(Entries with model source code)
-- START --
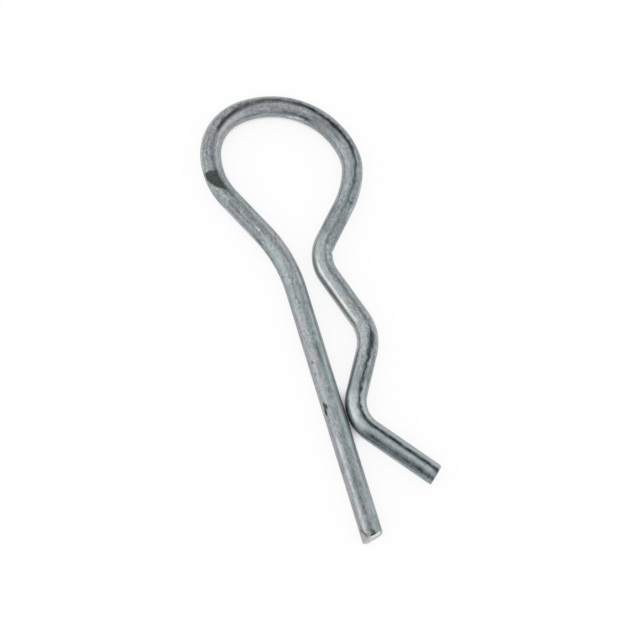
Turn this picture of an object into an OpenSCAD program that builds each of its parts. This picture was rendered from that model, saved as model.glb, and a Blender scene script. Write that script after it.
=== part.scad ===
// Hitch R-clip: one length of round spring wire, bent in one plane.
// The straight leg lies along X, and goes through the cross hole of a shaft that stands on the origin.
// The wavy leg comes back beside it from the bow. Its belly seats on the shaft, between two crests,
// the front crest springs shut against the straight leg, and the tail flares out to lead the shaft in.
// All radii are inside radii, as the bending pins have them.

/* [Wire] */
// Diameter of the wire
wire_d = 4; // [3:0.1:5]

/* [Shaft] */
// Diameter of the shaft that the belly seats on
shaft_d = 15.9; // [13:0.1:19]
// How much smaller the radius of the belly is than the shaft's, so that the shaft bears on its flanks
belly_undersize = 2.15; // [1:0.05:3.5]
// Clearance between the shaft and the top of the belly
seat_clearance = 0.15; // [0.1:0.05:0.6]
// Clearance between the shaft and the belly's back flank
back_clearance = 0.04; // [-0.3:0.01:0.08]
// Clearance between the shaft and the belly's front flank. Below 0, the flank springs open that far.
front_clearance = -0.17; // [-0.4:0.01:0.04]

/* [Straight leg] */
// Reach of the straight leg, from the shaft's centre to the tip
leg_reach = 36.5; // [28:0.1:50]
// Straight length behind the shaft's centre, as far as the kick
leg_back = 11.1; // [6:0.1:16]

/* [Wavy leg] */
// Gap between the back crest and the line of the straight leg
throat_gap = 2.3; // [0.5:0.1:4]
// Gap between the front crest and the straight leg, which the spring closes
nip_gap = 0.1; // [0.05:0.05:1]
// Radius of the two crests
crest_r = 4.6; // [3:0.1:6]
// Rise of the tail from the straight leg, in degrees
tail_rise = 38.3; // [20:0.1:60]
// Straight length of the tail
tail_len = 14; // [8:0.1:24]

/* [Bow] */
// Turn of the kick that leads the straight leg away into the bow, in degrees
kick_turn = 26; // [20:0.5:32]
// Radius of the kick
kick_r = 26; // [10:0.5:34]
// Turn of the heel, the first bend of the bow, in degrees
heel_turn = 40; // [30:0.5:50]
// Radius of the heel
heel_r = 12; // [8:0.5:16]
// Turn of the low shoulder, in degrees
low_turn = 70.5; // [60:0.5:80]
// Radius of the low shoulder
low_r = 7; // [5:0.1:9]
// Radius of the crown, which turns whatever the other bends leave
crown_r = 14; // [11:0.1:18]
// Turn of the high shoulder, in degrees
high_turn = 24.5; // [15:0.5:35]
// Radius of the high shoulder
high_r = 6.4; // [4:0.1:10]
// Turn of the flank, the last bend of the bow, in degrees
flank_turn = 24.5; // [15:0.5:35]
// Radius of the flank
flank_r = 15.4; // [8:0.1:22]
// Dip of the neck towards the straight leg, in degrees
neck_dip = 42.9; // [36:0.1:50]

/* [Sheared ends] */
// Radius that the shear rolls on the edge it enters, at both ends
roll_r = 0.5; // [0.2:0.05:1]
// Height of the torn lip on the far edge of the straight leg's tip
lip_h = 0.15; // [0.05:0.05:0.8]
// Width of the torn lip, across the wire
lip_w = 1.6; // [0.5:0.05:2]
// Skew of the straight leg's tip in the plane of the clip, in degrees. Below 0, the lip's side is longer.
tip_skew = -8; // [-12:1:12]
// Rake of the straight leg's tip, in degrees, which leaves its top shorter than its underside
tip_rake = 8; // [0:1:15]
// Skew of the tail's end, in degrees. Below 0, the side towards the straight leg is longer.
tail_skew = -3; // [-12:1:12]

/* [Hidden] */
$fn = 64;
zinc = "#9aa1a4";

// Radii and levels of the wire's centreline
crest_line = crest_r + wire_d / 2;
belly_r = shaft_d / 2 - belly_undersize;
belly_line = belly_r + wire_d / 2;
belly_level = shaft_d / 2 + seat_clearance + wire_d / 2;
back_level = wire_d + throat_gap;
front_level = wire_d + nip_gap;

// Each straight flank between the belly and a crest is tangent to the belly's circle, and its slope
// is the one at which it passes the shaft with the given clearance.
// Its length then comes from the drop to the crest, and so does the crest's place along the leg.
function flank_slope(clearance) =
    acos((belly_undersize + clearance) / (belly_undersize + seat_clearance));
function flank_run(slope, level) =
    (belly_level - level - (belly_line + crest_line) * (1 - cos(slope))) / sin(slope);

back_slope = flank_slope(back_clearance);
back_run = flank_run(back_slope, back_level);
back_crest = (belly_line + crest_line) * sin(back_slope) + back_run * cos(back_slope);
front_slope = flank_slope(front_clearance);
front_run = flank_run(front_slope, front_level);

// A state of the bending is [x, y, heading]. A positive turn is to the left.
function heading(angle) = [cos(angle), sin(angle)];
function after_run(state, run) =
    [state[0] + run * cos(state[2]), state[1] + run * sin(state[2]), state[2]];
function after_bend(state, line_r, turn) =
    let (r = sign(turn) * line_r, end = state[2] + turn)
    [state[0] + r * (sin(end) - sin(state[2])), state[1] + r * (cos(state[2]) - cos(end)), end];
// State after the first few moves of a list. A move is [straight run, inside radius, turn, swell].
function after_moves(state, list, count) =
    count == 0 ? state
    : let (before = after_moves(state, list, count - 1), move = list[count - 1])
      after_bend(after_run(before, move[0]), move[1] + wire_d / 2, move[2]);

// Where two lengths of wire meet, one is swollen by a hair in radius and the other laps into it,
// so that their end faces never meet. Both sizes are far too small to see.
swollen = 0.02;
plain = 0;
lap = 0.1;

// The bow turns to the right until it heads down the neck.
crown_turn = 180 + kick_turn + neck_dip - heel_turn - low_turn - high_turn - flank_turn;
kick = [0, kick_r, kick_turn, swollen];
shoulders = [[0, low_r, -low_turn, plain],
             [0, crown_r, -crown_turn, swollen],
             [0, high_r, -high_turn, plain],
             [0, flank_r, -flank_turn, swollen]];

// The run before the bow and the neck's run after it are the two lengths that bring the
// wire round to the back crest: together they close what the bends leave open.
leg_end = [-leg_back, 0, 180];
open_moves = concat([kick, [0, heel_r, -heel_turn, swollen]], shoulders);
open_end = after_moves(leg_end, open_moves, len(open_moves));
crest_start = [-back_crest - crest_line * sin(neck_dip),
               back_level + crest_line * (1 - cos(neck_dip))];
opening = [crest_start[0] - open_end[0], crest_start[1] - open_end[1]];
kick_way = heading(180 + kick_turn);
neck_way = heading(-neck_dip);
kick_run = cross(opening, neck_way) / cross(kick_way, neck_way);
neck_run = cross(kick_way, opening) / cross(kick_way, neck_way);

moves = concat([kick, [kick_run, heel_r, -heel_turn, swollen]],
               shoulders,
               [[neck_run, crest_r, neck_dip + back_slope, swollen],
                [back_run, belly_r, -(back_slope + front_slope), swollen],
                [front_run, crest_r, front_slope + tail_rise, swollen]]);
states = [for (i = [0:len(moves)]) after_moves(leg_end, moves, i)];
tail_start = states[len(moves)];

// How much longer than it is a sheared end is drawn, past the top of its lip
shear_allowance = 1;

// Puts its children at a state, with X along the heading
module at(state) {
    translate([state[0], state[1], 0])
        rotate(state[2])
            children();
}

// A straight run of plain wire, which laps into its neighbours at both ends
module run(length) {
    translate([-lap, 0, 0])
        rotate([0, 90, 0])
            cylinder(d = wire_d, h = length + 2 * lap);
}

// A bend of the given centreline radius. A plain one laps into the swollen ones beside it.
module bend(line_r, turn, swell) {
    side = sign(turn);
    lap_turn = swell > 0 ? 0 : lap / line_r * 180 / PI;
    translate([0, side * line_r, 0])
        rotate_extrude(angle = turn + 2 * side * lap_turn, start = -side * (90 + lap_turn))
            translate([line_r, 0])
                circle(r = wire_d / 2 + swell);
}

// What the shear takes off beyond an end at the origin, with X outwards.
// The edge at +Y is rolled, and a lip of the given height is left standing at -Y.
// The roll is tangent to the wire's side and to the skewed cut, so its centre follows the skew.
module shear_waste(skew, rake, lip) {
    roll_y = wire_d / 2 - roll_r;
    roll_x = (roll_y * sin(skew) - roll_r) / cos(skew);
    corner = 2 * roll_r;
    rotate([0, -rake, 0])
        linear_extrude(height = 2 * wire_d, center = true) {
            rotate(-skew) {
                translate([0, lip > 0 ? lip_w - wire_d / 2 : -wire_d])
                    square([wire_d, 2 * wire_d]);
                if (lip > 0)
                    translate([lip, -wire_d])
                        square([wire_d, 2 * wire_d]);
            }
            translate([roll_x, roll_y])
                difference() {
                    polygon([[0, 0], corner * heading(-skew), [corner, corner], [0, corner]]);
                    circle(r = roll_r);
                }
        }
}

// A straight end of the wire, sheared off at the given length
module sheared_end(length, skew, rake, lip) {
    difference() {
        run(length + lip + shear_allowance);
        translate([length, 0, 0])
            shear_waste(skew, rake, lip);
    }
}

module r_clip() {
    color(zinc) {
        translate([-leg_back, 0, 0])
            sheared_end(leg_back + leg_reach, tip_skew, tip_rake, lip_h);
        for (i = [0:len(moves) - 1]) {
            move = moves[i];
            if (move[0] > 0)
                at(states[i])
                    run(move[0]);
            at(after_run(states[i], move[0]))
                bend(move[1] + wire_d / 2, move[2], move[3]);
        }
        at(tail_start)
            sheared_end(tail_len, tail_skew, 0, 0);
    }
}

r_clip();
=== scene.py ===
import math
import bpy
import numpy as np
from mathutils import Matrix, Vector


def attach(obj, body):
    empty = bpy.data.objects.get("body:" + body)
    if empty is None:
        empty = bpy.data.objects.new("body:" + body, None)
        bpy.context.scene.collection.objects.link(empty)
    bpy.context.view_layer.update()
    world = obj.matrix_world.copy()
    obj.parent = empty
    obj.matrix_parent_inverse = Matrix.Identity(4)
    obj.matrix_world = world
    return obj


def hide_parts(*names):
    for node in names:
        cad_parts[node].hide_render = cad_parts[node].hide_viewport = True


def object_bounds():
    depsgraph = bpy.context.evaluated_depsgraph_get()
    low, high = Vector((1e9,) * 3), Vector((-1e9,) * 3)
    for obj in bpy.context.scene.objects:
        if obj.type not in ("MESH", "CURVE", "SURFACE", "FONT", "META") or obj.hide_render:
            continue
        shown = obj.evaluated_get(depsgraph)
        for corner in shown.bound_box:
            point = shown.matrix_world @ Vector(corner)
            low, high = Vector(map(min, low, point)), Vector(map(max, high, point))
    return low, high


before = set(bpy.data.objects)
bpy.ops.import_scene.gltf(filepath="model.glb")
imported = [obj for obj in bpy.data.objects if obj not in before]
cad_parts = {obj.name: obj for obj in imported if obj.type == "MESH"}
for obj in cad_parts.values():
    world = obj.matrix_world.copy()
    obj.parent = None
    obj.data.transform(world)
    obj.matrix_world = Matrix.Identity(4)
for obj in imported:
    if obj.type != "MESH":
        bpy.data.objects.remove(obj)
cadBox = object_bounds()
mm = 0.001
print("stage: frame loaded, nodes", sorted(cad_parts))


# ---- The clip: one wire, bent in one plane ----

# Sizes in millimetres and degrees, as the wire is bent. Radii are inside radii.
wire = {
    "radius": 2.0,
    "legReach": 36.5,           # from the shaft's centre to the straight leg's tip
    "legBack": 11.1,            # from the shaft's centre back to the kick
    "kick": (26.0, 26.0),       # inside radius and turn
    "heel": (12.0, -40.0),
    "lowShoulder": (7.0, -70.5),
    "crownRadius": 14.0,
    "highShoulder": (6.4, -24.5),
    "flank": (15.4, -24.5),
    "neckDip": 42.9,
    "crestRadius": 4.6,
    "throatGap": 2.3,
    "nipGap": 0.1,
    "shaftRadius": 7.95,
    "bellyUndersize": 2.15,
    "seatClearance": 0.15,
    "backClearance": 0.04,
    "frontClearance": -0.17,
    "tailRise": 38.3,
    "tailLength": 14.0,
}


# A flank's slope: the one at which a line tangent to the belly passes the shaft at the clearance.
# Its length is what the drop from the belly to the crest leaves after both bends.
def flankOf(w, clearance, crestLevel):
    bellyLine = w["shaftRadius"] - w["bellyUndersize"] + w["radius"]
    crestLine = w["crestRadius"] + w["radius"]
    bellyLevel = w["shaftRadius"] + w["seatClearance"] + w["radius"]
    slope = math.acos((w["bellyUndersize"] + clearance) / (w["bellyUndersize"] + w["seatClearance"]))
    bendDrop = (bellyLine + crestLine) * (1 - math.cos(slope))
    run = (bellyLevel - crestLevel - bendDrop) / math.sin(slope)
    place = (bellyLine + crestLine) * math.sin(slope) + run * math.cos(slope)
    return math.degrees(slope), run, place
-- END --
-- START --
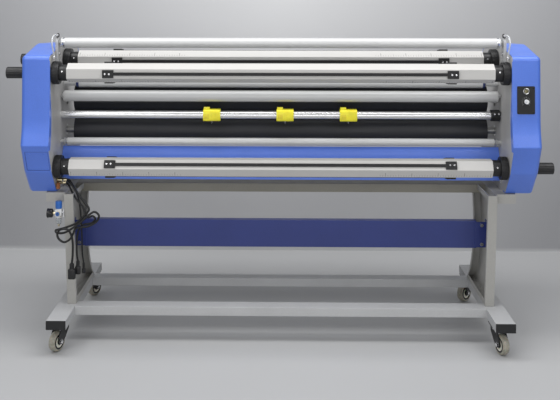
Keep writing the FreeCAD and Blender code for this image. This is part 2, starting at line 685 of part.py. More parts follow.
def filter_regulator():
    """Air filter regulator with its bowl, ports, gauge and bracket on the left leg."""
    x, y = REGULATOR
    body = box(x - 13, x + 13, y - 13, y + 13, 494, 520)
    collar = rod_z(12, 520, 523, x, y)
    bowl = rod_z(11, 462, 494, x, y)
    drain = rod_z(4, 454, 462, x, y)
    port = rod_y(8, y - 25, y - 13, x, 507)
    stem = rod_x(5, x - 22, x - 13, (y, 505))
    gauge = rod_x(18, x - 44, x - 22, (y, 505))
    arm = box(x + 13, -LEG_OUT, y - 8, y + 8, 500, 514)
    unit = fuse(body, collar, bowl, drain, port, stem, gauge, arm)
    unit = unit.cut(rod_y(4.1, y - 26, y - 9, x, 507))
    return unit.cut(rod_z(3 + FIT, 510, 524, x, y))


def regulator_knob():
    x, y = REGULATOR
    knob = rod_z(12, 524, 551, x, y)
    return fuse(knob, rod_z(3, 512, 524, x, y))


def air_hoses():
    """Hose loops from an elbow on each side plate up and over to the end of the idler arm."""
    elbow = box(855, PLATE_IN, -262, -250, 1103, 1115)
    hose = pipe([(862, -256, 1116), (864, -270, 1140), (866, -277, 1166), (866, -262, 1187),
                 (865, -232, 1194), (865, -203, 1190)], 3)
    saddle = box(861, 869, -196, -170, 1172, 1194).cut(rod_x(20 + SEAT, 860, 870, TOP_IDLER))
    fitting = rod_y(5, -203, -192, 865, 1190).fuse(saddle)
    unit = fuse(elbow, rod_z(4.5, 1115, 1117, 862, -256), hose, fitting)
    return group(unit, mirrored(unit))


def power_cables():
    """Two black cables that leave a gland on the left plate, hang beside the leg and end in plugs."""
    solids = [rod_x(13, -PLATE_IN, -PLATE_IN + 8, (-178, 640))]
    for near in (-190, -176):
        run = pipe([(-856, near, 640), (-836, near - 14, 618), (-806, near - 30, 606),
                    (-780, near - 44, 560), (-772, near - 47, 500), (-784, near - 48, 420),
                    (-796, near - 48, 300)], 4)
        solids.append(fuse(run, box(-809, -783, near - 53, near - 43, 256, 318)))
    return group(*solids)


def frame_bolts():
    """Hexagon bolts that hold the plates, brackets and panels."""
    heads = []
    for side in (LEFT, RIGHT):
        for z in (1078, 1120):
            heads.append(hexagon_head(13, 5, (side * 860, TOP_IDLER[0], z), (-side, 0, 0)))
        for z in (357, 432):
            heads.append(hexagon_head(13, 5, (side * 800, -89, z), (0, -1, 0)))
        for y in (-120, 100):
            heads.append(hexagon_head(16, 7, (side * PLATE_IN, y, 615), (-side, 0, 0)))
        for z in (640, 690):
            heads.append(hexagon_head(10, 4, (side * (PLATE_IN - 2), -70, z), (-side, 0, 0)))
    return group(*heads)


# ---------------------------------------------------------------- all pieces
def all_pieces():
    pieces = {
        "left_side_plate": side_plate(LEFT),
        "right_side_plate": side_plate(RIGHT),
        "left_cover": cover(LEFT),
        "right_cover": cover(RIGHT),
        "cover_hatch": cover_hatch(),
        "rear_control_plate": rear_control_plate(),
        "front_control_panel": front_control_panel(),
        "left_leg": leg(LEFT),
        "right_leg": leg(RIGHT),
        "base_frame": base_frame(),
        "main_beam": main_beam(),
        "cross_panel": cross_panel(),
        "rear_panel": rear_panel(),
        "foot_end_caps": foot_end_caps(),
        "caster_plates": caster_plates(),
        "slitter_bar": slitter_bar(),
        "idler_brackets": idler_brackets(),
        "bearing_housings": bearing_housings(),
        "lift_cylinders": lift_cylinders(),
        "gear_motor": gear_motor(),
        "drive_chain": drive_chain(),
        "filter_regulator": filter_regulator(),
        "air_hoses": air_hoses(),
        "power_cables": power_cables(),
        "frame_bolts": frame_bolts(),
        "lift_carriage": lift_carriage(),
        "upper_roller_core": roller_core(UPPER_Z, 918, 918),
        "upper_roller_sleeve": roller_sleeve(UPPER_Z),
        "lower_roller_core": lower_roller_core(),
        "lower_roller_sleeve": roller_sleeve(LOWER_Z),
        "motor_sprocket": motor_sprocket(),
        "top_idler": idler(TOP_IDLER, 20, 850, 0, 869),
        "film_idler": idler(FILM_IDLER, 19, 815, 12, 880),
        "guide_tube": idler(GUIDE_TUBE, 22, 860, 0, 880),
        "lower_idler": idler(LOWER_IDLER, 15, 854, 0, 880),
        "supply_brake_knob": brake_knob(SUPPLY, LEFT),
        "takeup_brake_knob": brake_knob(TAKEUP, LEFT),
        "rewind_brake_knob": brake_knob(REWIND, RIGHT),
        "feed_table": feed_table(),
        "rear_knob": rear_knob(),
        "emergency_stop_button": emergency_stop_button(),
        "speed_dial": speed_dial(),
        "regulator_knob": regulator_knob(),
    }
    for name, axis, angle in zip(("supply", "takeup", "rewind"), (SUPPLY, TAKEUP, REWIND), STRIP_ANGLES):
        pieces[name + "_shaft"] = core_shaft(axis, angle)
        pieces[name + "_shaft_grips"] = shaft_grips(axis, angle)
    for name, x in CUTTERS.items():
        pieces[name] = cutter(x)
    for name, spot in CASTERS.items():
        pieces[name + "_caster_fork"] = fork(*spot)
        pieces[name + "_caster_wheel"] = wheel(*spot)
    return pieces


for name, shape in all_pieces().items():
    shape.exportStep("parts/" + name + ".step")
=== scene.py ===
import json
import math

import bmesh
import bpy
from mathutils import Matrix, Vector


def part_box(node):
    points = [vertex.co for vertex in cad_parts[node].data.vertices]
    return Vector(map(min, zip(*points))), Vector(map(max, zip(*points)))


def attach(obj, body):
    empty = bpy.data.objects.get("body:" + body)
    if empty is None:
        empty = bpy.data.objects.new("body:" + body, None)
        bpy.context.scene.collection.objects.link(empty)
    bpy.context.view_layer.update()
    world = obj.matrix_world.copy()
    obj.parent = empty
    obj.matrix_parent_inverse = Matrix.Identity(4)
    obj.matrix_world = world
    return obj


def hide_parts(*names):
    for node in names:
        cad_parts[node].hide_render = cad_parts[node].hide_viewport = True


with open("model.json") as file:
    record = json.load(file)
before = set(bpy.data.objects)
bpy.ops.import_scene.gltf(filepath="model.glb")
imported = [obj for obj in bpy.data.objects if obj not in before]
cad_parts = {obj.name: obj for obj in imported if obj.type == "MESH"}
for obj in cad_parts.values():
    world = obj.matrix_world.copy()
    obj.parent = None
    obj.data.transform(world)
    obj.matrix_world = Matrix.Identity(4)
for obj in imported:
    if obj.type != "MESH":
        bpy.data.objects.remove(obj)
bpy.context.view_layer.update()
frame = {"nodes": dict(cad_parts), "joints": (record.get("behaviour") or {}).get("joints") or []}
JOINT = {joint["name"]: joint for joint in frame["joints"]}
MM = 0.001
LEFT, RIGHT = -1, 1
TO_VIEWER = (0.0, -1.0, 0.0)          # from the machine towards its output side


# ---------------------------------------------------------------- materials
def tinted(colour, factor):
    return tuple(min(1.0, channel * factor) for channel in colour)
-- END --
-- START --
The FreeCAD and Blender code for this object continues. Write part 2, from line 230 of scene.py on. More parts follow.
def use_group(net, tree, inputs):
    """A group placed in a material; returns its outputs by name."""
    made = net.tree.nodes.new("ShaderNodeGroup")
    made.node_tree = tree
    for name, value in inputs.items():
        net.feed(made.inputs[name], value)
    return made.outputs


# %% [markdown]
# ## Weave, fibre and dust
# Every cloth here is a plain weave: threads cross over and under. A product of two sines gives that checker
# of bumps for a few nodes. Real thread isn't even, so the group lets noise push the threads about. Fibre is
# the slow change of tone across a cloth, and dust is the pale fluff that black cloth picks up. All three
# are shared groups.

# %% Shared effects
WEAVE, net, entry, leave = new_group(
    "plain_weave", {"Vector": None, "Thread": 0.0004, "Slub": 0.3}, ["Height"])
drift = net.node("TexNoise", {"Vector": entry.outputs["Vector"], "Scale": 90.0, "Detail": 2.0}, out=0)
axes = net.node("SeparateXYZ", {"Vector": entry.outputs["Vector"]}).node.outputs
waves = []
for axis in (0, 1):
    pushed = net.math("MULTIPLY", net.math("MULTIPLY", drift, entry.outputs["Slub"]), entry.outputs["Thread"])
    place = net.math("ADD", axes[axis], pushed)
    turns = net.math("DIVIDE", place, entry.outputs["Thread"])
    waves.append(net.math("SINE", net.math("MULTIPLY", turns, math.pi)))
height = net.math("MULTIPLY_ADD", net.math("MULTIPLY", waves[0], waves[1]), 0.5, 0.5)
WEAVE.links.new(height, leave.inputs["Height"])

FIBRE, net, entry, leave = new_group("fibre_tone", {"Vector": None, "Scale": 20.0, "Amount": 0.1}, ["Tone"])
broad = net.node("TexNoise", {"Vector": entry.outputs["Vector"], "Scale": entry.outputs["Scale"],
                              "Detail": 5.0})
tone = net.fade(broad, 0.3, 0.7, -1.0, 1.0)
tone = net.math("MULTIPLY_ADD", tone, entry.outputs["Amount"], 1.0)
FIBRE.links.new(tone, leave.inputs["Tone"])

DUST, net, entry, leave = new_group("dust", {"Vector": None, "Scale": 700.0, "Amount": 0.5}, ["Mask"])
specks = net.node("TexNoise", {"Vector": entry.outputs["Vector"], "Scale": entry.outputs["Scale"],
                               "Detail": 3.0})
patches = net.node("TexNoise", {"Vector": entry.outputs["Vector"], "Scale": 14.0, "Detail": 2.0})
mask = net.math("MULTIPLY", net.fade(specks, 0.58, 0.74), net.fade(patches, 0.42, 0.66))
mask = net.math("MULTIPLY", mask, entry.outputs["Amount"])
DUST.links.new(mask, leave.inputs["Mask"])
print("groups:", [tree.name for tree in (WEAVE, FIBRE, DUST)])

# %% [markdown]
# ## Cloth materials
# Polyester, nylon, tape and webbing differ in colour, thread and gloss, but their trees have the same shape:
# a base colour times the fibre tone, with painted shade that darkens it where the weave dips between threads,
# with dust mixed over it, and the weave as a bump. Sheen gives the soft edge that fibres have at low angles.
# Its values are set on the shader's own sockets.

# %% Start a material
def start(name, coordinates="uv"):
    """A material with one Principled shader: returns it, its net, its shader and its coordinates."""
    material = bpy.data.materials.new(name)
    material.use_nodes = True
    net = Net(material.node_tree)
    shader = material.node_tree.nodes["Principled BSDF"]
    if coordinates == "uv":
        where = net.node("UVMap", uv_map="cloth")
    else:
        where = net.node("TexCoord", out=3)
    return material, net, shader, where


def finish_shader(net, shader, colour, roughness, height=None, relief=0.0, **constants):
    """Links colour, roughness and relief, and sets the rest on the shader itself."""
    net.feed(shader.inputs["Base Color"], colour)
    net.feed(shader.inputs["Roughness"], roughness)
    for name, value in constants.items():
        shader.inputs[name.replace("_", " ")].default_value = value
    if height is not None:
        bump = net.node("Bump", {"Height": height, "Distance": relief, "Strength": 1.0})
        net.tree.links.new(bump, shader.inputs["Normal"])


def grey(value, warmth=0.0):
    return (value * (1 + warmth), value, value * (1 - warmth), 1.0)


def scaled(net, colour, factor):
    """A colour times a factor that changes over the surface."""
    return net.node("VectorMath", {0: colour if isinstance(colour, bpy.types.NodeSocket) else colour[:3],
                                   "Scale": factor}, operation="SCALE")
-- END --
▶ _WHAT THE EXERCISE ASKS_:
Extract from the records above the lines from the one containing "Keep writing the" to the one containing "return unit.cut(rod_z(3 +", both lines included, exactly as they appear and with nothing else.

▶ _RESPONSE TO THIS EXERCISE_:
Keep writing the FreeCAD and Blender code for this image. This is part 2, starting at line 685 of part.py. More parts follow.
def filter_regulator():
    """Air filter regulator with its bowl, ports, gauge and bracket on the left leg."""
    x, y = REGULATOR
    body = box(x - 13, x + 13, y - 13, y + 13, 494, 520)
    collar = rod_z(12, 520, 523, x, y)
    bowl = rod_z(11, 462, 494, x, y)
    drain = rod_z(4, 454, 462, x, y)
    port = rod_y(8, y - 25, y - 13, x, 507)
    stem = rod_x(5, x - 22, x - 13, (y, 505))
    gauge = rod_x(18, x - 44, x - 22, (y, 505))
    arm = box(x + 13, -LEG_OUT, y - 8, y + 8, 500, 514)
    unit = fuse(body, collar, bowl, drain, port, stem, gauge, arm)
    unit = unit.cut(rod_y(4.1, y - 26, y - 9, x, 507))
    return unit.cut(rod_z(3 + FIT, 510, 524, x, y))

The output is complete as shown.